If there are two things nearly universally agreed upon at Nexus HQ they are that there is never a car park when you need one, and that something needs to be done about global warming. How did we get here? On one front, it is clear that the University, seeing little need for being efficient with the available land, just paved large areas of the campus for schlepping your shitbox onto and on the other: the mass emission of Greenhouse Gasses alongside wide scale deforestation.

Using Google Maps measuring tool Nexus estimated the total parking area on campus to be around 46,000sqm. According to Auckland Council’s design specifications for carparks, “A typical nose-in car space is 5m deep. Cars pulling in and out of this space need about 7m of manoeuvring space. Therefore, an efficient structural grid often has a 17m span.” 

That equates to roughly 59% of the car park land being actual parking spaces while the rest is where we drive around in the desperate hope of finding an empty one. 

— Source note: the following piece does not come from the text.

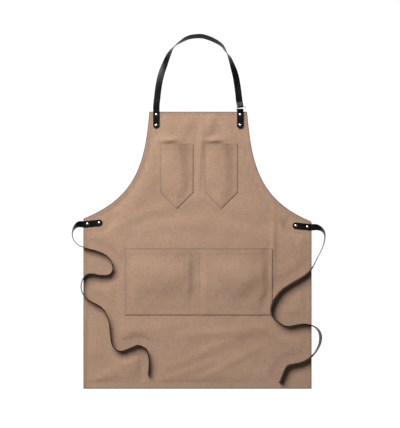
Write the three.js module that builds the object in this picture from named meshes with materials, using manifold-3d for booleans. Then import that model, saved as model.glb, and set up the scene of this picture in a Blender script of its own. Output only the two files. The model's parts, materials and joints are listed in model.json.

At 15sqm per car park, that equates to roughly 1800 car parks on campus. Again using Google Maps we started counting the car parks to see if that estimate was right and gave up after working out that car parks off Knighton Rd account for around 1000 spaces so our estimate probably isn’t too bad and there are better ways to spend a Sunday afternoon. In short, we have 1000 car parking spaces over roughly 25,000sqm of land.

Our solution then, is to do what any good urban planner should do: build up, not out. Imagine a tall cylindrical building that looks like a concrete silo ten stories high. The interior is an 8m diameter platform that moves up and down. You drive your car onto it, hop out and pay for your park and the platform lifts your car up and rolls it into one of the 10 free spaces on each level of the outer ring. This results in 100 cars on a footprint of 250 square meters of land or the entire lower car parks of the campus fit onto 10% of the space. Put twenty of these towers spread across the existing car parking spaces to reduce congestion at any one tower while still doubling the parking capacity then tear up the 80% remaining concrete and plant fruit trees and food gardens, put out picnic tables, public barbecues and water features.

For the towers themselves, construct them with carbon-sink concrete, cover the outsides in living green walls, eliminate parking fees for electric vehicles and voila! Land use efficient, carbon capturing, aesthetically pleasing car parks with living spaces around and between them all. Further spatial efficiencies could be achieved with square, cubby hole style automated parking buildings instead of cylindrical ones at the cost of the natural aesthetics but Nexus proposes the design should center on humans, not cars.

Car parking doesn’t have to be comprised of flat, dead, concrete wastelands. We could create useable, beautiful, sheltered, green spaces that are nice to hang out in that also happen to provide ample, secure, idiot-proof parking on campus.